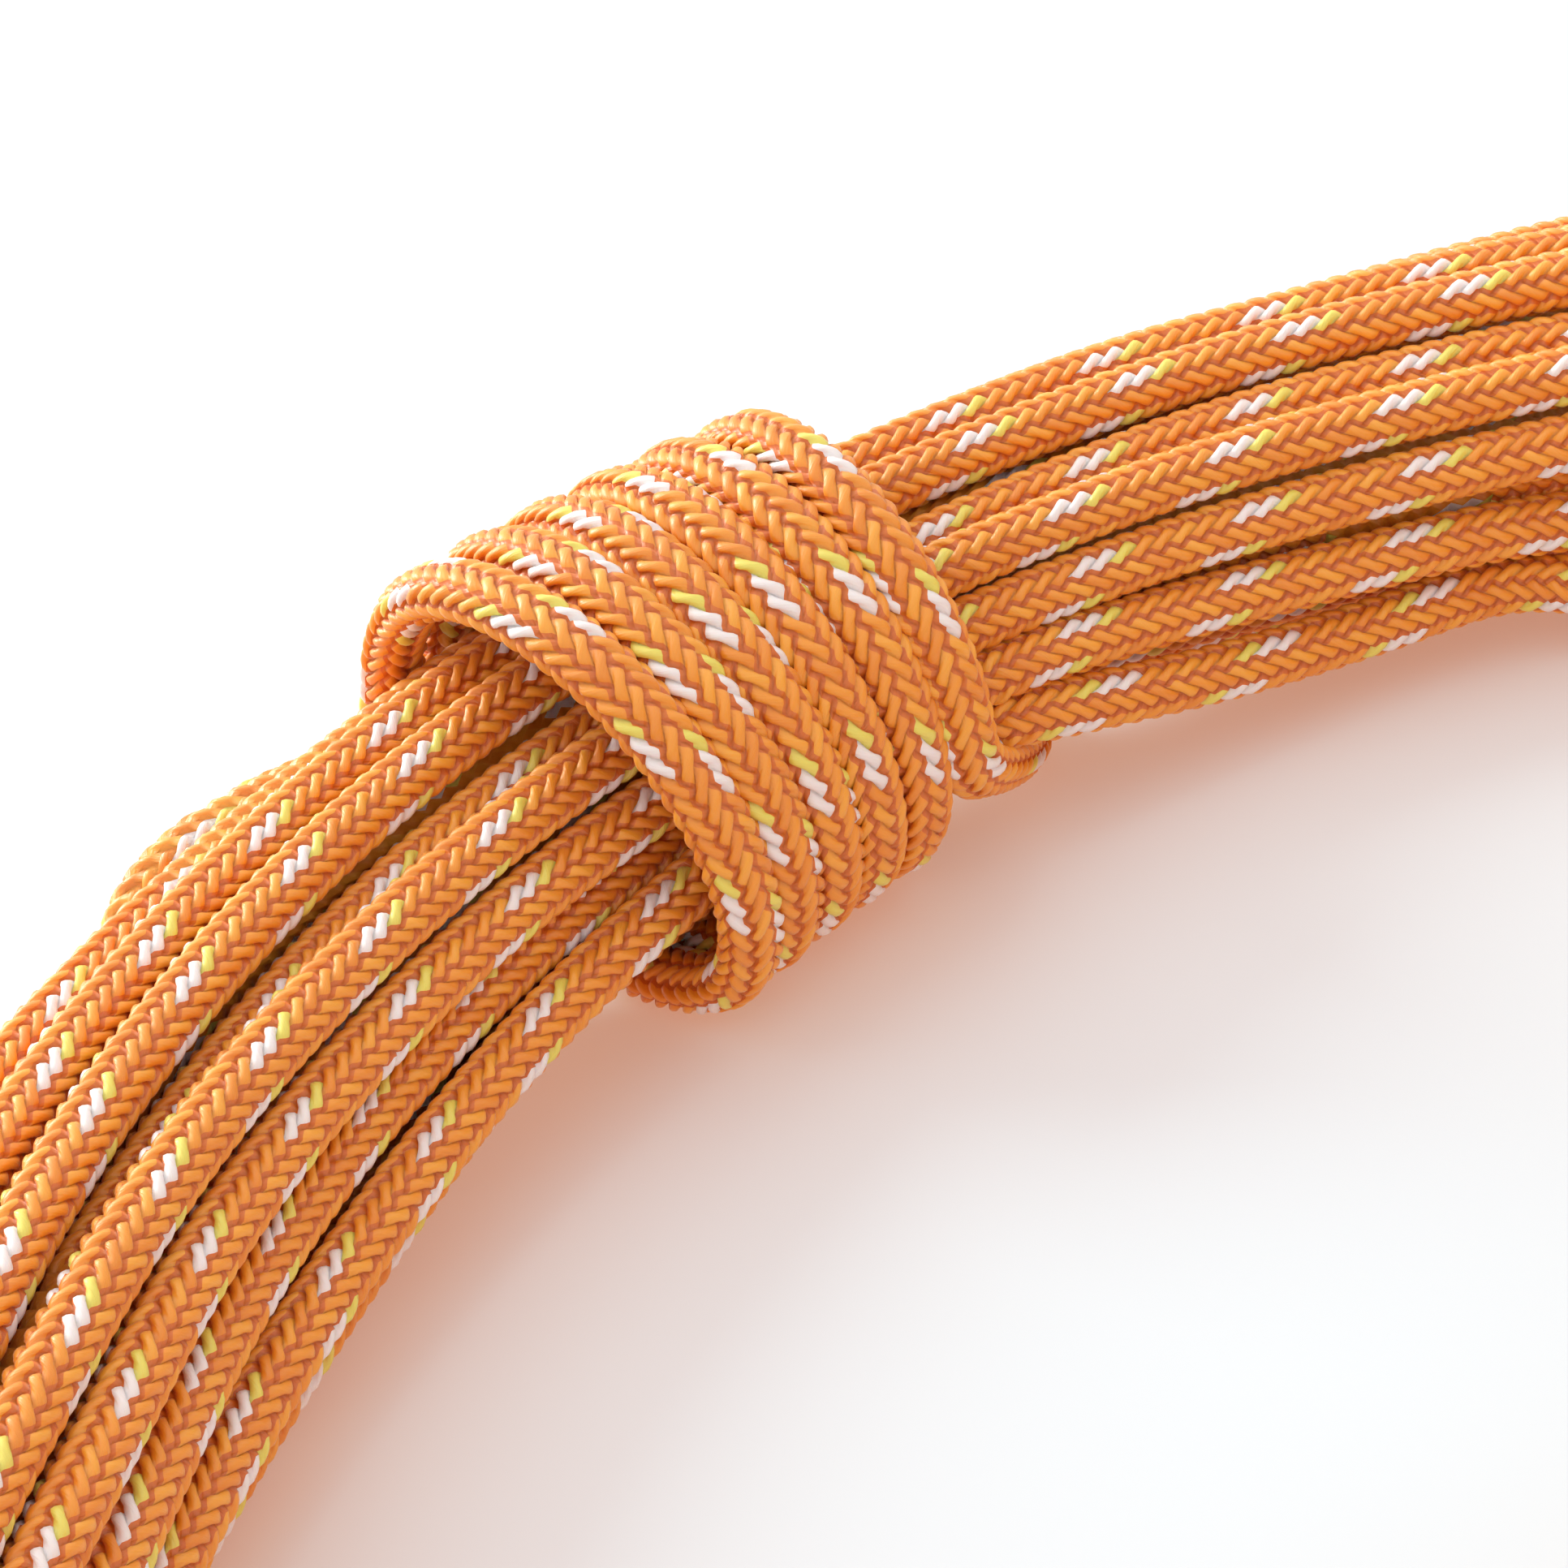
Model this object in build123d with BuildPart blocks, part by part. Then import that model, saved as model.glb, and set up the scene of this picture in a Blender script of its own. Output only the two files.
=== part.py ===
from build123d import *

import math
import os

# A thin braided cord wound into a ring coil, bound with turns of its own end.
#
# The coil lies on the plane Z = 0, its ring axis upright, and the middle of its box is on Z.
# All sizes are in millimetres. The ring's middle line is a quarter circle, with the binding on it,
# and closes as three sides of a box with round corners.

# The cord
CORD_D = 3.0  # outer diameter of the braided sheath
BORE_D = 1.9  # inside of the sheath, filled by the core
CORE_STRANDS = 3
CORE_STRAND_D = 0.84
CORE_PITCH_R = 0.49  # from the cord's centreline to the middle of each core strand

# The ring of turns
RING_X = 20.4  # where the quarter circle has its centre
RING_Y = -14.0
RING_R = 64.0  # to the middle of the bundle of turns
RIGHT_REACH = 23.5  # from the circle's centre to the middle line's right side
NEAR_REACH = 36.0  # from the circle's centre to the middle line's near side
NEAR_LEFT_R = 22.0  # the round corners of the middle line
NEAR_RIGHT_R = 30.0
FAR_RIGHT_R = 18.0
BUNDLE_HALF_WIDTH = 11.1
BUNDLE_HALF_HEIGHT = 9.5
BUNDLE_MIDDLE_Z = 8.7

# The binding, where the bundle is pulled tight
WRAP_ANGLE = 132.0  # where the binding's middle stands on the quarter circle, from +X
WRAP_HALF_ARC = 9.2
WRAP_OUTER_R = 12.3
WAIST_R = WRAP_OUTER_R - CORD_D
WAIST_MIDDLE_Z = WRAP_OUTER_R
WAIST_CLEARANCE = 0.05
FLARE_END = 40.0  # the bundle has its full section this far from the binding's middle
FLARE_STEPS = 5

# The melted ends
TIP_LENGTH = 1.6
TIP_EXTRA_R = 0.1
TIP_ROUNDING = 0.6

# The routes of the stretches that lie outside the bundle. Each point is an angle from
# the binding's middle, a distance outwards from the middle of the ring's bundle, and a height.
# Past the quarter circle the angle goes on as a distance along the middle line, RING_R a radian.
# A stretch leaves the binding's end face square to it, for LEAD, before its next point.
LEAD = 3.6
START_TAIL = [
    (-9.2, -9.4, 6.65),
    (-17.0, -9.7, 5.7),
    (-24.5, -10.3, 3.4),
    (-32.5, -10.9, 1.8),
    (-41.0, -11.4, 1.6),
    (-52.3, -11.9, 1.6),
]
FINISH_TAIL = [
    (9.2, 10.4, 9.1),
    (17.0, 10.4, 7.2),
    (23.0, 9.8, 4.1),
    (29.5, 9.9, 2.0),
    (36.0, 10.3, 1.6),
    (42.5, 10.0, 1.65),
    (49.0, 9.8, 1.6),
]
BIGHT_LOOP = [
    (9.2, 10.6, 14.7),
    (18.0, 12.8, 15.8),
    (21.9, 15.6, 11.9),
    (21.9, 15.2, 5.5),
    (18.0, 11.6, 1.7),
    (9.2, 6.55, 3.65),
]


def ring_point(angle, outwards, height):
    """A point by its angle from the binding, its distance from the bundle's middle and its height."""
    turn = math.radians(WRAP_ANGLE + angle)
    reach = RING_R + outwards
    centre_x, centre_y = RING_X, RING_Y
    past = RING_R * (math.radians(90) - turn) - (RIGHT_REACH - FAR_RIGHT_R)
    if past > 0:  # on the far right corner
        turn = math.radians(90) - past / FAR_RIGHT_R
        reach = FAR_RIGHT_R + outwards
        centre_x += RIGHT_REACH - FAR_RIGHT_R
        centre_y += RING_R - FAR_RIGHT_R
    return Vector(centre_x + reach * math.cos(turn), centre_y + reach * math.sin(turn), height)


def section_plane(angle):
    """The plane through the quarter circle's axis at an angle from the binding, its X pointing outwards."""
    turn = math.radians(WRAP_ANGLE + angle)
    return Plane(
        origin=(RING_X, RING_Y, 0),
        x_dir=(math.cos(turn), math.sin(turn), 0),
        z_dir=(math.sin(turn), -math.cos(turn), 0),
    )


def bend_radii(points):
    """The largest even bend at each corner: 0.45 of the shorter run over the tangent of half the turn."""
    radii = []
    for before, corner, after in zip(points, points[1:], points[2:]):
        run_in, run_out = corner - before, after - corner
        half_turn = math.radians(run_in.get_angle(run_out) / 2)
        radii.append(0.45 * min(run_in.length, run_out.length) / math.tan(half_turn))
    return radii


def straight_out(place):
    """The point that lies LEAD square out from the binding's end face."""
    away = section_plane(place[0]).z_dir * (-LEAD if place[0] > 0 else LEAD)
    return ring_point(*place) + away


def cord_line(name, route, returns):
    """The centreline of a stretch of cord, with its bends printed. One that returns ends as it starts."""
    points = [ring_point(*place) for place in route]
    points.insert(1, straight_out(route[0]))
    if returns:
        points.insert(-1, straight_out(route[-1]))
    radii = bend_radii(points)
    with BuildLine() as line:
        FilletPolyline(*points, radius=radii)
    path = line.wire()
    print(name, "bend radii", [round(r, 1) for r in radii], "length", round(path.length, 1))
    return path


def write(part, name):
    part.label = name
    export_step(part, f"parts/{name}.step")


os.makedirs("parts", exist_ok=True)

ring_axis = Axis((RING_X, RING_Y, 0), (0, 0, 1))

# The middle line past the binding: the rest of the quarter circle and the three sides that close it
with BuildLine(Plane.XY.offset(BUNDLE_MIDDLE_Z)) as closing_line:
    from_angle = WRAP_ANGLE + FLARE_END
    CenterArc((RING_X, RING_Y), RING_R, from_angle, 180 - from_angle)
    FilletPolyline(
        (RING_X - RING_R, RING_Y),
        (RING_X - RING_R, RING_Y - NEAR_REACH),
        (RING_X + RIGHT_REACH, RING_Y - NEAR_REACH),
        (RING_X + RIGHT_REACH, RING_Y + RING_R),
        (RING_X, RING_Y + RING_R),
        radius=(NEAR_LEFT_R, NEAR_RIGHT_R, FAR_RIGHT_R),
    )
    CenterArc((RING_X, RING_Y), RING_R, 90, WRAP_ANGLE - FLARE_END - 90)

# The bundle of turns: full round most of the ring, drawn in to a waist under the binding
with BuildPart() as ring_coil:
    with BuildSketch(section_plane(FLARE_END)):
        with Locations((RING_R, BUNDLE_MIDDLE_Z)):
            Ellipse(BUNDLE_HALF_WIDTH, BUNDLE_HALF_HEIGHT)
    sweep(path=closing_line.wire())
    with BuildSketch(section_plane(-WRAP_HALF_ARC)):
        with Locations((RING_R, WAIST_MIDDLE_Z)):
            Circle(WAIST_R)
    revolve(axis=ring_axis, revolution_arc=2 * WRAP_HALF_ARC)
    for side in (-1, 1):
        sections = []
        for step in range(FLARE_STEPS + 1):
            share = step / FLARE_STEPS
            swell = share * share * (3 - 2 * share)
            angle = side * (WRAP_HALF_ARC + share * (FLARE_END - WRAP_HALF_ARC))
            middle_z = WAIST_MIDDLE_Z + swell * (BUNDLE_MIDDLE_Z - WAIST_MIDDLE_Z)
            half_width = WAIST_R + swell * (BUNDLE_HALF_WIDTH - WAIST_R)
            half_height = WAIST_R + swell * (BUNDLE_HALF_HEIGHT - WAIST_R)
            with BuildSketch(section_plane(angle)) as section:
                with Locations((RING_R, middle_z)):
                    Ellipse(half_width, half_height)
            sections.append(section.sketch)
        loft(sections=sections)
    # The turns lie flat on whatever the coil rests on
    with Locations((0, 0, -BUNDLE_HALF_HEIGHT)):
        Box(4 * RING_R, 4 * RING_R, 2 * BUNDLE_HALF_HEIGHT, mode=Mode.SUBTRACT)
write(ring_coil.part, "ring_coil")

# The binding: turns of the cord's finishing end, side by side round the waist
with BuildPart() as wrap_coil:
    with BuildSketch(section_plane(-WRAP_HALF_ARC)):
        with Locations((RING_R, WAIST_MIDDLE_Z)):
            Circle(WRAP_OUTER_R)
            Circle(WAIST_R + WAIST_CLEARANCE, mode=Mode.SUBTRACT)
    revolve(axis=ring_axis, revolution_arc=2 * WRAP_HALF_ARC)
write(wrap_coil.part, "wrap_coil")


def make_stretch(name, route, returns=False):
    """A stretch of cord outside the bundle: its sheath, its core strands and, at a free end, its tip."""
    line = cord_line(name, route, returns)
    start = Plane(origin=line @ 0, z_dir=line % 0)

    with BuildPart() as sheath:
        with BuildSketch(start):
            Circle(CORD_D / 2)
            Circle(BORE_D / 2, mode=Mode.SUBTRACT)
        sweep(path=line)
    expected = math.pi / 4 * (CORD_D**2 - BORE_D**2) * line.length
    print(name, "sheath volume", round(sheath.part.volume, 1), "section x length", round(expected, 1))
    write(sheath.part, f"{name}_sheath")

    with BuildPart() as core:
        with BuildSketch(start):
            with PolarLocations(CORE_PITCH_R, CORE_STRANDS):
                Circle(CORE_STRAND_D / 2)
        sweep(path=line)
    write(core.part, f"{name}_core")

    if not returns:
        with BuildPart() as tip:
            with BuildSketch(Plane(origin=line @ 1, z_dir=line % 1)):
                Circle(CORD_D / 2 + TIP_EXTRA_R)
            extrude(amount=TIP_LENGTH)
            fillet(tip.faces().sort_by(Axis(line @ 1, line % 1))[-1].edges(), TIP_ROUNDING)
        write(tip.part, f"{name}_tip")


make_stretch("start_tail", START_TAIL)
make_stretch("finish_tail", FINISH_TAIL)
make_stretch("bight_loop", BIGHT_LOOP, returns=True)
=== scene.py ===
"""A thin braided climbing cord wound into a ring coil and bound with turns of its own end.

The whole cord is one smooth line: a start tail, a bight, the turns of the ring, a lead-in, the
binding and a finish tail. A woven sheath of sixteen carriers is built along that line, stitch by
stitch. All sizes are in metres. Angles are in degrees from the binding's middle, counter-clockwise,
so the side of the binding called left here has angles above zero.
"""

import math

import bpy
import numpy as np
from mathutils import Matrix, Vector


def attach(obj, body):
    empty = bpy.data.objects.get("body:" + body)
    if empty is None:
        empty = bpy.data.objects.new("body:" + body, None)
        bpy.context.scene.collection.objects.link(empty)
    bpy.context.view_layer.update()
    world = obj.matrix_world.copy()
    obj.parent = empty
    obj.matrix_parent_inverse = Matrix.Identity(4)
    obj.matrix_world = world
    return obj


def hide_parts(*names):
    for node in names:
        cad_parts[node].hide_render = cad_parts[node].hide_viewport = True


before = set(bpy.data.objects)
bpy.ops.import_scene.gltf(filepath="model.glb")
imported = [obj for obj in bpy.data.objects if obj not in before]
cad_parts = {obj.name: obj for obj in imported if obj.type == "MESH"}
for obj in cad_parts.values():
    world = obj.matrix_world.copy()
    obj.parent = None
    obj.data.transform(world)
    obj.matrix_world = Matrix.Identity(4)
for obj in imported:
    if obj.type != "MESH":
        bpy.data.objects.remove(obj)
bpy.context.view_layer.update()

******

Starting from the line with "fillet(tip.faces().sort_by(Axis(line @ 1, line" and ending with the final line of the data, quote every line exactly, both ends included.

            fillet(tip.faces().sort_by(Axis(line @ 1, line % 1))[-1].edges(), TIP_ROUNDING)
        write(tip.part, f"{name}_tip")


make_stretch("start_tail", START_TAIL)
make_stretch("finish_tail", FINISH_TAIL)
make_stretch("bight_loop", BIGHT_LOOP, returns=True)
=== scene.py ===
"""A thin braided climbing cord wound into a ring coil and bound with turns of its own end.

The whole cord is one smooth line: a start tail, a bight, the turns of the ring, a lead-in, the
binding and a finish tail. A woven sheath of sixteen carriers is built along that line, stitch by
stitch. All sizes are in metres. Angles are in degrees from the binding's middle, counter-clockwise,
so the side of the binding called left here has angles above zero.
"""

import math

import bpy
import numpy as np
from mathutils import Matrix, Vector


def attach(obj, body):
    empty = bpy.data.objects.get("body:" + body)
    if empty is None:
        empty = bpy.data.objects.new("body:" + body, None)
        bpy.context.scene.collection.objects.link(empty)
    bpy.context.view_layer.update()
    world = obj.matrix_world.copy()
    obj.parent = empty
    obj.matrix_parent_inverse = Matrix.Identity(4)
    obj.matrix_world = world
    return obj


def hide_parts(*names):
    for node in names:
        cad_parts[node].hide_render = cad_parts[node].hide_viewport = True


before = set(bpy.data.objects)
bpy.ops.import_scene.gltf(filepath="model.glb")
imported = [obj for obj in bpy.data.objects if obj not in before]
cad_parts = {obj.name: obj for obj in imported if obj.type == "MESH"}
for obj in cad_parts.values():
    world = obj.matrix_world.copy()
    obj.parent = None
    obj.data.transform(world)
    obj.matrix_world = Matrix.Identity(4)
for obj in imported:
    if obj.type != "MESH":
        bpy.data.objects.remove(obj)
bpy.context.view_layer.update()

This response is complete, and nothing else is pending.